A major new road scheme in traffic-clogged Belfast has been put on hold due to funding fears arising from Britain’s vote to leave the European Union (EU).
The £165m York Street Interchange project, planned since 2009, was to get 40% of its funding from the EU but Brexit means that funding is now in doubt.
Transport Northern Ireland is reported to have written to firms tendering for the work – which was due to start in autumn 2017 – to say the project is now on hold.
The interchange was designed to ease rising congestion at a busy junction in the city, which the Belfast Telegraph has reported is the third most congested city in the UK.
Northern Ireland’s infrastructure minister Chris Hazzard told the BBC: "Brexit spells bad news, not just for this project, but for my department as a whole."

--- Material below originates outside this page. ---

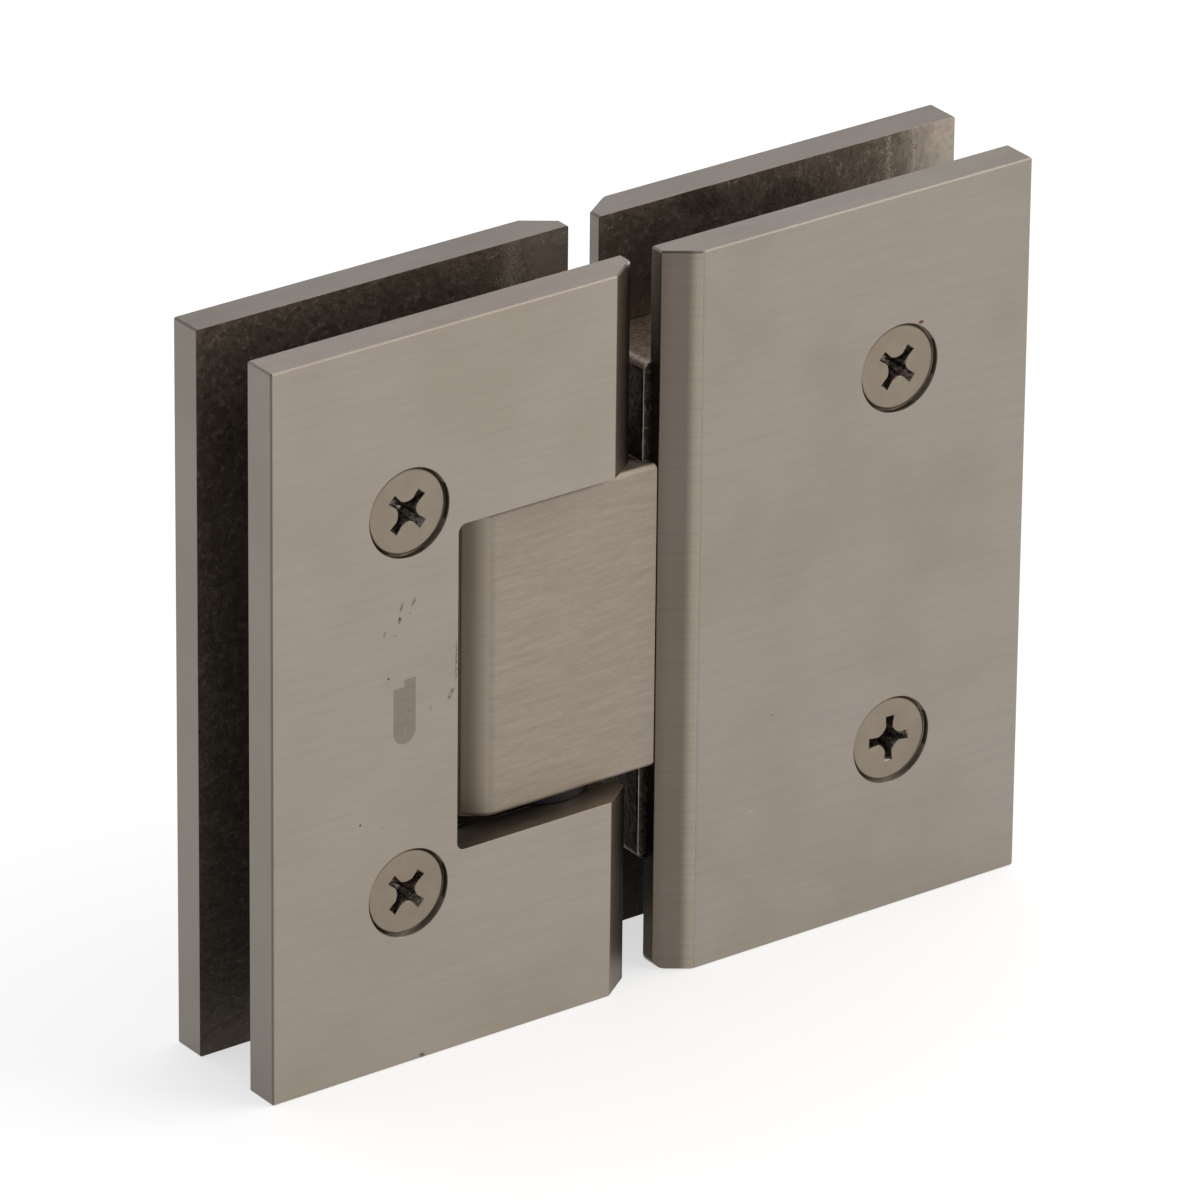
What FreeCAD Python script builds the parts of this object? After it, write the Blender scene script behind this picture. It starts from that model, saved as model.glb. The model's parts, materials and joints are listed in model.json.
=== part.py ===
# Glass to glass shower door hinge, 180 degrees, in brushed nickel plated brass.
# The panel leaf is on the +X side and stays still. The door leaf is on the -X side and swings.
# Origin: middle of the gap between the leaves, half way through the thickness, at mid height.
# +X runs from the door leaf to the panel leaf, -Y is the side with the screws, +Z is along the pivot.
# All sizes are in millimetres.

import FreeCAD, Part
import math
import os

from FreeCAD import Vector

# Plates: four alike, two to a leaf
height = 90.0
leaf_width = 50.4
leaf_gap = 4.2
plate_thickness = 4.5
glass_gap = 10.0
bevel_width = 3.8
bevel_depth = 2.7
door_bevel_round = 0.5
panel_bevel_round = 1.5
gap_edge_round = 0.3
edge_break = 0.2
worn_corner_radius = 1.5

# Notch in the door plates that the knuckle turns in
notch_depth = 25.2
notch_height = 40.4
notch_corner_radius = 1.0

# Hinge block: a knuckle in the notch and a taller root between the panel plates
knuckle_end_clearance = 3.5
knuckle_bevel_width = 2.9
knuckle_bevel_depth = 2.0
knuckle_bevel_round = 2.6
knuckle_edge_break = 0.5
root_overhang = 1.3
root_depth_in_leaf = 13.4
root_end_round = 1.2
root_edge_break = 0.2
root_pocket_depth = 0.5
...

Seamus Leheny, Northern Ireland Manager of the UK’s Freight Transport Association (FTA) said: "FTA members will be bitterly disappointed if the scheme does not go ahead as planned.
"Commercial vehicle operators from right across the country consistently state that the M1, M2, Westlink road corridor are the most problematic and costly for their vehicles to navigate."
Image: Northern Ireland Transport Minister Danny Kennedy launched the formal consultation process for the new road interchange at York Street in Belfast in January 2015 (UUP)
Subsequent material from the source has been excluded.